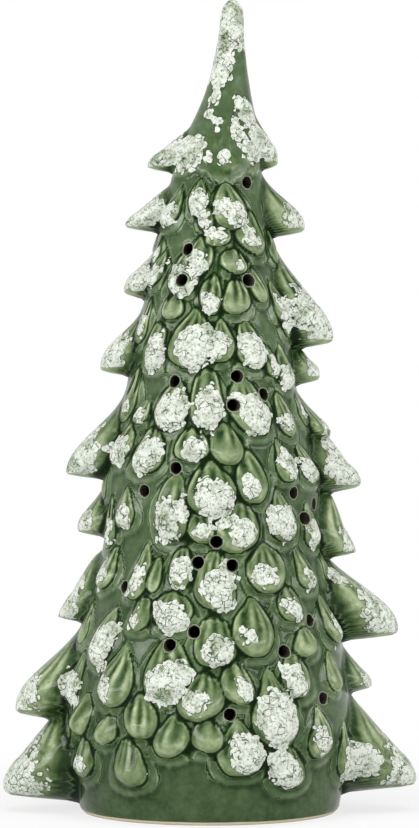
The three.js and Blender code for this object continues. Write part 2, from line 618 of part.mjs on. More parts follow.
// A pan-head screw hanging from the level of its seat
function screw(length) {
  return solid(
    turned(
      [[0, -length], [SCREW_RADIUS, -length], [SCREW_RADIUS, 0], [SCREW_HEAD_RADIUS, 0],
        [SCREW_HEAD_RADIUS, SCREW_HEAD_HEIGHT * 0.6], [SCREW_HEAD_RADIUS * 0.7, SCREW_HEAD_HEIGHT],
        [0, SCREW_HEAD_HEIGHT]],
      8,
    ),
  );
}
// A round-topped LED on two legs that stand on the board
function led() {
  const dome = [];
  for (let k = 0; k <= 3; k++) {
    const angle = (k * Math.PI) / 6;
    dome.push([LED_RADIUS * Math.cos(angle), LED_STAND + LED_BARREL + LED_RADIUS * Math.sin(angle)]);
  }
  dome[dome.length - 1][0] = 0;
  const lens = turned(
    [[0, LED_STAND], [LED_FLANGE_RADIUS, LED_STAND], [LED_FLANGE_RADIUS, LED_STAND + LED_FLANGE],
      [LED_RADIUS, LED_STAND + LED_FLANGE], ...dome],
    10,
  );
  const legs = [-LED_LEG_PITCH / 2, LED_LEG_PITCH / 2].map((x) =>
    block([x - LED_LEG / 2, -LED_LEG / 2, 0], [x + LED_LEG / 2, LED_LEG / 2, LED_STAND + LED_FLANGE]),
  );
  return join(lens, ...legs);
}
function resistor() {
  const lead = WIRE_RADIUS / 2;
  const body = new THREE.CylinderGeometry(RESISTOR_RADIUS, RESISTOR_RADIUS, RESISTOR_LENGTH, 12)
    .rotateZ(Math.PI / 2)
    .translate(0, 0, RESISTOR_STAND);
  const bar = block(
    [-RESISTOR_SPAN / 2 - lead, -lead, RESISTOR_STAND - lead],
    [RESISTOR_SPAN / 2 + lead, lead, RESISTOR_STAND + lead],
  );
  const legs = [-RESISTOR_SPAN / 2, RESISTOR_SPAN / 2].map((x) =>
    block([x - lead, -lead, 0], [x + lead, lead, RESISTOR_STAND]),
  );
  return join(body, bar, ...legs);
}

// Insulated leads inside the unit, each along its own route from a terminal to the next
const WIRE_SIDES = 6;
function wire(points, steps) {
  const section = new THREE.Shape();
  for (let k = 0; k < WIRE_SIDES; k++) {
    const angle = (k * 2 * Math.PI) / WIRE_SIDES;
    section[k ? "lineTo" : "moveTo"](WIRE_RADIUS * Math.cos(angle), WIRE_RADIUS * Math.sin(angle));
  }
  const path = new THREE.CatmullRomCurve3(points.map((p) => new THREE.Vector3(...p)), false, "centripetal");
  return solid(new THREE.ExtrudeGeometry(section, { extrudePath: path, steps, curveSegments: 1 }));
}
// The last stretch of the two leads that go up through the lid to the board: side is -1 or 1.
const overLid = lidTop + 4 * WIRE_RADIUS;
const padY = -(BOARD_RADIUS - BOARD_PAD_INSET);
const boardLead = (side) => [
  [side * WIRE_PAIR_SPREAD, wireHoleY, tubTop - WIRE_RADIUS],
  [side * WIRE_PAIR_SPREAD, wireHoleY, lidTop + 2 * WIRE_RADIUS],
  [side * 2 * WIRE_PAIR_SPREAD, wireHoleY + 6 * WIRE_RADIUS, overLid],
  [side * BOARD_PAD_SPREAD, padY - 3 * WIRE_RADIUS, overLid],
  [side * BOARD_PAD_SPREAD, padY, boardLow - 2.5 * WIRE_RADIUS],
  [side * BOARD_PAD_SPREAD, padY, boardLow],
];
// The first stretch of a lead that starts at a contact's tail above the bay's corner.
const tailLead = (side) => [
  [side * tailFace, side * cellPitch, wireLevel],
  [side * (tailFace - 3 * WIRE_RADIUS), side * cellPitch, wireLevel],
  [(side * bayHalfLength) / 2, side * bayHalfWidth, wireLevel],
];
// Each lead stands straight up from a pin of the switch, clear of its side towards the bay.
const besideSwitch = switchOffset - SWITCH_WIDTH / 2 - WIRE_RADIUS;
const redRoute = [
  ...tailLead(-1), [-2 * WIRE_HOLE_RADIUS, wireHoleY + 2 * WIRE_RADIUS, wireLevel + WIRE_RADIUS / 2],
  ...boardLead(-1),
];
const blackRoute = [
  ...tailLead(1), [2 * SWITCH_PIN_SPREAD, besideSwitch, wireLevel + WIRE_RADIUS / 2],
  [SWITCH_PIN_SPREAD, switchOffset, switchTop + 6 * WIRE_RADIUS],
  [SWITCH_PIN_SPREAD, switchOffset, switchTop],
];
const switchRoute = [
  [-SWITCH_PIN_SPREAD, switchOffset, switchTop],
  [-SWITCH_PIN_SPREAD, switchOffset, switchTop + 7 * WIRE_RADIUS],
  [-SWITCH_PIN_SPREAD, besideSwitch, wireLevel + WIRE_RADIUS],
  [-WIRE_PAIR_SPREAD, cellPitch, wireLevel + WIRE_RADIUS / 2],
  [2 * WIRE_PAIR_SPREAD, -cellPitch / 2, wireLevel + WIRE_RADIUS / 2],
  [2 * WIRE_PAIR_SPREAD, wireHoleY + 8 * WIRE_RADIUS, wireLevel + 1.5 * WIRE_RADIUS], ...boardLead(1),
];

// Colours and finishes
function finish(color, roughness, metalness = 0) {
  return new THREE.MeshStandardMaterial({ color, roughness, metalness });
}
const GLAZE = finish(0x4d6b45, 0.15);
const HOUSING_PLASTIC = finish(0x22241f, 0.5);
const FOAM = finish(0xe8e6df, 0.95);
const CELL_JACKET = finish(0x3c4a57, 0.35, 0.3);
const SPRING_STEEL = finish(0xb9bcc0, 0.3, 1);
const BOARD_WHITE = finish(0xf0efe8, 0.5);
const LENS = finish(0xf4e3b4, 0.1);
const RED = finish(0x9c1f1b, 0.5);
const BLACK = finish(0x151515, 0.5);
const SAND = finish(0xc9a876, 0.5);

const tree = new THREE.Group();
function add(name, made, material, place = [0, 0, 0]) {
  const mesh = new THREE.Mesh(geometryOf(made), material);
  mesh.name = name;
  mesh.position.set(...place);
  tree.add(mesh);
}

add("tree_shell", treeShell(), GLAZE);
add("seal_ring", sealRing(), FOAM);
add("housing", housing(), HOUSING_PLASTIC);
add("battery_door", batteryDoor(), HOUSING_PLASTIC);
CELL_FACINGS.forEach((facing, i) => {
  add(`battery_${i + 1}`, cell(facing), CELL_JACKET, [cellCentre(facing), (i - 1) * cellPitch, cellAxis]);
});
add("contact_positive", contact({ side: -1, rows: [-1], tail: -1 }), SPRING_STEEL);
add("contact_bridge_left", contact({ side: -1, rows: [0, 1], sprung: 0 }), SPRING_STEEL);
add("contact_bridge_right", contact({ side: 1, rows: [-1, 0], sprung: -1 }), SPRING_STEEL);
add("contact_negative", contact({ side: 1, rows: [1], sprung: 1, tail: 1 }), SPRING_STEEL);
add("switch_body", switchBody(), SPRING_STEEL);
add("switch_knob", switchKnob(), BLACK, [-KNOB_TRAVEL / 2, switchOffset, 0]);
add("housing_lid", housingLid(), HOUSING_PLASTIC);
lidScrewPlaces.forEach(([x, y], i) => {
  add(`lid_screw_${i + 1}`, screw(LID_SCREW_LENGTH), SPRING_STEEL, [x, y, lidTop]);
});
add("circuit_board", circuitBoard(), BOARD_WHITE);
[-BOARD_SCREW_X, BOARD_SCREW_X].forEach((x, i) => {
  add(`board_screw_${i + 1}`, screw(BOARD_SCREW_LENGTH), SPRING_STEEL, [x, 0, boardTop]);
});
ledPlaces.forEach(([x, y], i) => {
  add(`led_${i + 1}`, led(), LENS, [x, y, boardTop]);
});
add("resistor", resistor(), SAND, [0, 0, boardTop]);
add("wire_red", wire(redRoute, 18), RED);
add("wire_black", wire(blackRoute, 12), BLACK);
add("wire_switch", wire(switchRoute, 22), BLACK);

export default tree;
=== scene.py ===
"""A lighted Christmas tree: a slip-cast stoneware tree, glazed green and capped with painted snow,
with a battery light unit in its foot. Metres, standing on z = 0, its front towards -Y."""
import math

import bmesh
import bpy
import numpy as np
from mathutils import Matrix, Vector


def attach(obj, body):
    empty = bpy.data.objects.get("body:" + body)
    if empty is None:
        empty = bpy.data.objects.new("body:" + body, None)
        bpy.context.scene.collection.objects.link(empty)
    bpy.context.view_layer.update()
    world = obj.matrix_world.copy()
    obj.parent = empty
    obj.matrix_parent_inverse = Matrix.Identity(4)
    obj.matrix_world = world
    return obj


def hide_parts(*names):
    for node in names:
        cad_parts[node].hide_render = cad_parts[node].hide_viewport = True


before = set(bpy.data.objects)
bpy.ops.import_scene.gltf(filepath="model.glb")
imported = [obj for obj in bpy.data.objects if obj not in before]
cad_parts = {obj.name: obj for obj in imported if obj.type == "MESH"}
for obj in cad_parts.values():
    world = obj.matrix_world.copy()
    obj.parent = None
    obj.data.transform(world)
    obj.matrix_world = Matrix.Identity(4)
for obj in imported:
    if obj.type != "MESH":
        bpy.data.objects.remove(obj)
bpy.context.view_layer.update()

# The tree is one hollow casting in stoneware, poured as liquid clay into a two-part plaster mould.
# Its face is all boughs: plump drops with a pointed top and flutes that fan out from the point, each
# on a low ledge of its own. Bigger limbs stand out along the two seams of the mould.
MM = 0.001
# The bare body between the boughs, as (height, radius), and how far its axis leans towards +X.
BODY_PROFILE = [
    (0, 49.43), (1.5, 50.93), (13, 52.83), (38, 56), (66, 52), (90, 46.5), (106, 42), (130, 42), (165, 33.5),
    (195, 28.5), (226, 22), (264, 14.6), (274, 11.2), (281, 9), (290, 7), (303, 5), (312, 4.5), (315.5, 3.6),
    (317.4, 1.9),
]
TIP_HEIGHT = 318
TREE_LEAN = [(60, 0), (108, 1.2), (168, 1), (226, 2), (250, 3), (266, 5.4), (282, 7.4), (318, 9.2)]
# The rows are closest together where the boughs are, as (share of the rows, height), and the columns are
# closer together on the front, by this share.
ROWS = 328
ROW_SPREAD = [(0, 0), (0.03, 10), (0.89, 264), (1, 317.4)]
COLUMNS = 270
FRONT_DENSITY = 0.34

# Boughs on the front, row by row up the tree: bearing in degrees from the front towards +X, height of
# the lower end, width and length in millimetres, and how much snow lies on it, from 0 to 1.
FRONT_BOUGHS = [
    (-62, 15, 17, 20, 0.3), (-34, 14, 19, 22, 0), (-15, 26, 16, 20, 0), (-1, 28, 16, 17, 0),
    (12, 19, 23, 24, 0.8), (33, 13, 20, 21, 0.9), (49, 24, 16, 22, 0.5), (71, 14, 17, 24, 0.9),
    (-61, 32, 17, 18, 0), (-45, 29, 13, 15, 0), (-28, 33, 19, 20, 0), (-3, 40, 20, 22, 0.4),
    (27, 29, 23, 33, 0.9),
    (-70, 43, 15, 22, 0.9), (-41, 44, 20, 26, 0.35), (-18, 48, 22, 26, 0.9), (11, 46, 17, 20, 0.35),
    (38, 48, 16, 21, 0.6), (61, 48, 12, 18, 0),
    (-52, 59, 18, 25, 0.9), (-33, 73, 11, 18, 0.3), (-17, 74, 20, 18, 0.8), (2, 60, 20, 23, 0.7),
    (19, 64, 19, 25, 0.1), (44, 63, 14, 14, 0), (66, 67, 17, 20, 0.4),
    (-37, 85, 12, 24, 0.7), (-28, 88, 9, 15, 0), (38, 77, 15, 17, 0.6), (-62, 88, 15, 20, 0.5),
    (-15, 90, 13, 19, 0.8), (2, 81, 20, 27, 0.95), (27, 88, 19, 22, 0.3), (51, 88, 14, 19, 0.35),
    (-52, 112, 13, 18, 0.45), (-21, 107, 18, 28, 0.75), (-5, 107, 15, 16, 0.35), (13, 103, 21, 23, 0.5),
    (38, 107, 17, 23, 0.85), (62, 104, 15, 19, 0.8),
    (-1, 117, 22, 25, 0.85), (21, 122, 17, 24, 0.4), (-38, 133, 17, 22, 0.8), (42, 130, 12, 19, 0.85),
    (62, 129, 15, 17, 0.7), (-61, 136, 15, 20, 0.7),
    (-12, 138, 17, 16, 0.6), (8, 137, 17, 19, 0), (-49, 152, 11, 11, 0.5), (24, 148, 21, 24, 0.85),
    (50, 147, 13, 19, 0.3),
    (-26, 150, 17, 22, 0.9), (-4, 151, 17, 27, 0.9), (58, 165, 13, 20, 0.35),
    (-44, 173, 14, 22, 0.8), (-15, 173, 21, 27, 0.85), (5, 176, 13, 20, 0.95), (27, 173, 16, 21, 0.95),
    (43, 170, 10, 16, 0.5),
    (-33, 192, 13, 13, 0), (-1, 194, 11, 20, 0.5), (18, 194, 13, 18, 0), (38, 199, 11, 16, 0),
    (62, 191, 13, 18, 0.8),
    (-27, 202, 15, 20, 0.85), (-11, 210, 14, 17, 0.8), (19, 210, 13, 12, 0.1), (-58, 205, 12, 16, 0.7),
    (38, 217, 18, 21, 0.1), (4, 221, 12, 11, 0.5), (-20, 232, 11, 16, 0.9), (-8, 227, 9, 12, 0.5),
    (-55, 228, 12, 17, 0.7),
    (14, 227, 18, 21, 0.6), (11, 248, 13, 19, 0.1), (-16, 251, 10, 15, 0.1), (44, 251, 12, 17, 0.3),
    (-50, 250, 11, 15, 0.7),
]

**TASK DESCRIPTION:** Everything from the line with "wire(redRoute, 18), RED);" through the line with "cad_parts[node].hide_render = cad_parts[node].hide_viewport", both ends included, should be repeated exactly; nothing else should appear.

**RESULT OF THIS TASK:**
add("wire_red", wire(redRoute, 18), RED);
add("wire_black", wire(blackRoute, 12), BLACK);
add("wire_switch", wire(switchRoute, 22), BLACK);

export default tree;
=== scene.py ===
"""A lighted Christmas tree: a slip-cast stoneware tree, glazed green and capped with painted snow,
with a battery light unit in its foot. Metres, standing on z = 0, its front towards -Y."""
import math

import bmesh
import bpy
import numpy as np
from mathutils import Matrix, Vector


def attach(obj, body):
    empty = bpy.data.objects.get("body:" + body)
    if empty is None:
        empty = bpy.data.objects.new("body:" + body, None)
        bpy.context.scene.collection.objects.link(empty)
    bpy.context.view_layer.update()
    world = obj.matrix_world.copy()
    obj.parent = empty
    obj.matrix_parent_inverse = Matrix.Identity(4)
    obj.matrix_world = world
    return obj


def hide_parts(*names):
    for node in names:
        cad_parts[node].hide_render = cad_parts[node].hide_viewport = True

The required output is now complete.